We want to have a collection of dependency treebanks as diverse as possible. Morphologically rich languages are more important (while some others may be picked for contrast). Genuine dependency treebanks are probably better than those converted from constituency trees. There are the following sources, among others:

  * CoNLL shared task data from 2006, 2007, 2008, 2009. Ignore semantics in 2008-9. Some languages may have licenses that will prevent us from using them.
  * ICON shared task data from 2009 and 2010 (newer version of the same): Hindi, Bangla, Telugu.
  * Tamil treebank created by Loganathan.
  * Latin Dependency Treebank (LDT) and Ancient Greek Dependency Treebank (AGDT).
  * Russian Dependency Treebank (Dan has a version from 2006 and David + Natalia have something newer).

Note that several treebanks have been modeled after PDT, thus their structure is very close to PDT and they probably require very little adjustment: PADT (Arabic), SDT (Slovene), Tamil, LDT (Latin) and possibly also AGDT.

==== Tentatively Selected Treebanks ====

  * Czech: Prague Dependency Treebank. Our home treebank and the model for “default annotation style”. Morphologically very rich.
  * Tamil: Loganathan's main contribution. Under development, i.e. we can adjust its guidelines to the findings of this project. Morphologically very rich, agglutinative.
  * Bulgarian: BulTreeBank is originally a HPSG treebank, converted to dependencies for CoNLL 2006. Dan is transforming it to the PDT style. Medium morphological richness (no cases of nouns but rich verbal morphology).
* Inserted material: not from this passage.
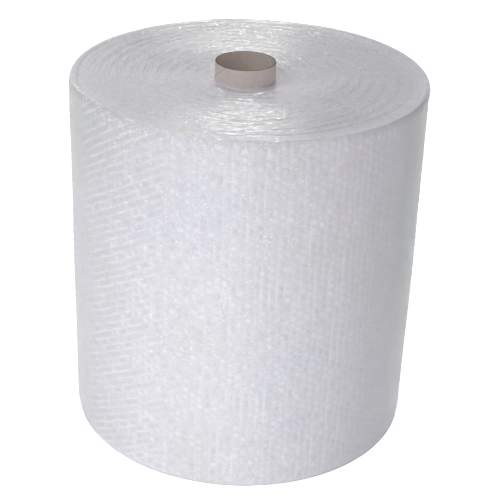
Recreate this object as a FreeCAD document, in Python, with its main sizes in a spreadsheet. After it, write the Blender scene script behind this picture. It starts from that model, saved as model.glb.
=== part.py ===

===== Initial Normalization =====

The purpose of the initial normalization is to make the treebank look as close to PDT as possible. Normalization involves dependency structure, syntactic tags (afuns), and, if possible, morphological tags (using [[interset|DZ Interset]]). The transformations applied during this process are important inspiration to what various treebanks do differently and what we may want to experiment with later.

Unless specified otherwise, normalization is done using Treex ([[internal:tectomt|TectoMT]]). See ''$TMT_ROOT/applications/norm_treebank'' and ''$TMT_ROOT/treex/lib/Treex/Block/A2A/$LANGUAGE/*2PDTStyle.pm''.

==== Bulgarian ====

The BulTreeBank (BTB) morphological tagset has been decoded to Interset features, and, for convenience, also converted to PDT tags (some information lost). There are no lemmas in BTB (but Mirek Týnovský has a rule-based tool to guess them!)

To test our normalization of BTB, go to ''$TMT_ROOT/applications/norm_treebank'' and call ''make''. It will read our copy of the Bulgarian test file from CoNLL 2006 (398 sentences), transform it and create a file ''bg.treex''. View it by calling ''ttred bg.treex &'' (you should have initialized Treex in order to see the command ''ttred'').

There is a [[http://www.bultreebank.org/dpbtb/|description of the deprel tags in BTB]]. For detailed description of what's going on see the source of ''$TMT_ROOT/treex/lib/Treex/Block/A2A/BG/CoNLL2PDTStyle.pm''. Here is a short list of BulTreeBank features different from PDT:

  * Coordination is Mel'čuk-like, i.e. first member is the head, all other members, delimiters and shared modifiers are attached to it. Note that this style does not provide for the distinction between a shared modifier //(**čeští** studenti a vysokoškolští učitelé)// and a private modifier of the first member //(**čeští** studenti a němečtí učitelé).// Most of the time we cannot guess the correct attachment of the modifiers when transforming to the Prague annotation style.
  * Sentence-initial coordinating conjunction (such as in //But he believed that...//) is attached to the verb. In the Prague style this is coordination with a single member: the clause. Thus the conjunction is attached to the root and the verb is attached to the conjunction.
  * Preposition governs its noun phrase (so far same as PDT). However, rhematizers are attached to the preposition, not the noun phrase. Advantage of the Bulgarian approach: the result is projective. Advantage of the Prague approach: the preposition has one child, which is more intuitive than two.
  * Final punctuation is attached to the main verb or other “real ROOT” node (not our artificial empty root).
  * There are special auxiliary particles “да” (da) and “ще” (šte). //Da// is a sort of infinitival marker (Bulgarian verbs do not have the infinitive form). //Šte// marks the future tense. In BTB the particles govern the verb form and all dependents of the verb are also attached to the particle. Our solutions:
    * **Da:** tagged as ''AuxC'' (similar to subordinating conjunctions), real afun and all dependents moved down to the verb.
    * **Šte:** tagged as ''AuxV'' (similar to auxiliary verbs), attached to the verb, real afun and all dependents moved to the verb.

**TO DO:**
  * Get and apply the lemmatizer by Mirek Týnovský?
  * Sentence 39: shall we try to detect private first-member modifiers, if it is “ще се”, and the second member has the same of its own? Similarly sentence 54: the subject belongs to the first clause because the second clause has got its own.
  * Sports scores (“2 : 1”): in BTB, ":" is a preposition (!) and "1" is its complement. In PDT this is coordination of two numbers.
  * Explore the set of possible complex verb forms and compare their annotation to the Czech ones in PDT. So far we transform a fraction (if a participle is governed by “би”, swap them). Further examples: sentence 102: “, кой е бил сътрудник”; sentence 104: “, че не са били”. As in Czech “já jsem byl spolupracovník”, i.e. "jsem" should depend on "byl", not vice versa.